> **AIM**
Copy whichever lines contain the string "that".

# # #

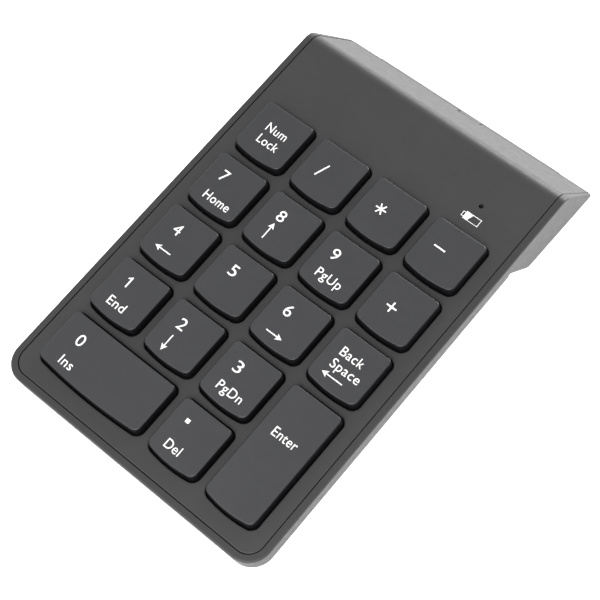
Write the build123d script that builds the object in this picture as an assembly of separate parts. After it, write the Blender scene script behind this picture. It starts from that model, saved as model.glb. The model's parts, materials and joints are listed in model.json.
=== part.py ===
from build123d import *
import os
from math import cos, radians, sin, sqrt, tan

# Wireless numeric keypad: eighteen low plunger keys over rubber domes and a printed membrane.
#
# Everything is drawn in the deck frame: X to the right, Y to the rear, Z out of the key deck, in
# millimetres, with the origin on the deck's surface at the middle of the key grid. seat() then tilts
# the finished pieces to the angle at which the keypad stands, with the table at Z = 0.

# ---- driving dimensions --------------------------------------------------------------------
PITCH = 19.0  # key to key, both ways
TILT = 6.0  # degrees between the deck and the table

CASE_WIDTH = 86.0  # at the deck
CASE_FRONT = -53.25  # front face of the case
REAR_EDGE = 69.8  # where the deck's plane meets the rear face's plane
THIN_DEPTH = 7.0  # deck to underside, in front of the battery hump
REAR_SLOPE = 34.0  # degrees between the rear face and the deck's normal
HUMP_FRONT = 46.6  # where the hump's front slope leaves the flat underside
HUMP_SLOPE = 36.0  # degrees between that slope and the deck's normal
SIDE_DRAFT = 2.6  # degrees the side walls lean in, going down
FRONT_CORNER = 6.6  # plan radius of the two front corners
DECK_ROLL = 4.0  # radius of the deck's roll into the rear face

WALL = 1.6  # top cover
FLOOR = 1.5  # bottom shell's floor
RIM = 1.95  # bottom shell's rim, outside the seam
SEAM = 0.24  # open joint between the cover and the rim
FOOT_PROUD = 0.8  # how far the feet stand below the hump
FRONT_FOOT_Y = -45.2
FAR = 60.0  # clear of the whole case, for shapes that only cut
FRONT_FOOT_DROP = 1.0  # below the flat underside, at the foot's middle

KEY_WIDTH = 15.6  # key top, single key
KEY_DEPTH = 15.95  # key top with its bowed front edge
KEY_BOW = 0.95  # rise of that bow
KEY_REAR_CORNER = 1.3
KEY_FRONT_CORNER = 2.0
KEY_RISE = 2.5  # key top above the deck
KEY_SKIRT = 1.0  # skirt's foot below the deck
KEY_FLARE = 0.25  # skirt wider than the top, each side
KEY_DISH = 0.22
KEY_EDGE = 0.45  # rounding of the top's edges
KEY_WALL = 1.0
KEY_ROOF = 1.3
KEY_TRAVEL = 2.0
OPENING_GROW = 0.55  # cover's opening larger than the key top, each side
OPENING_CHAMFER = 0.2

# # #

> **EXPECTED OUTPUT**
Write the build123d script that builds the object in this picture as an assembly of separate parts. After it, write the Blender scene script behind this picture. It starts from that model, saved as model.glb. The model's parts, materials and joints are listed in model.json.
HUMP_SLOPE = 36.0  # degrees between that slope and the deck's normal
FAR = 60.0  # clear of the whole case, for shapes that only cut
KEY_BOW = 0.95  # rise of that bow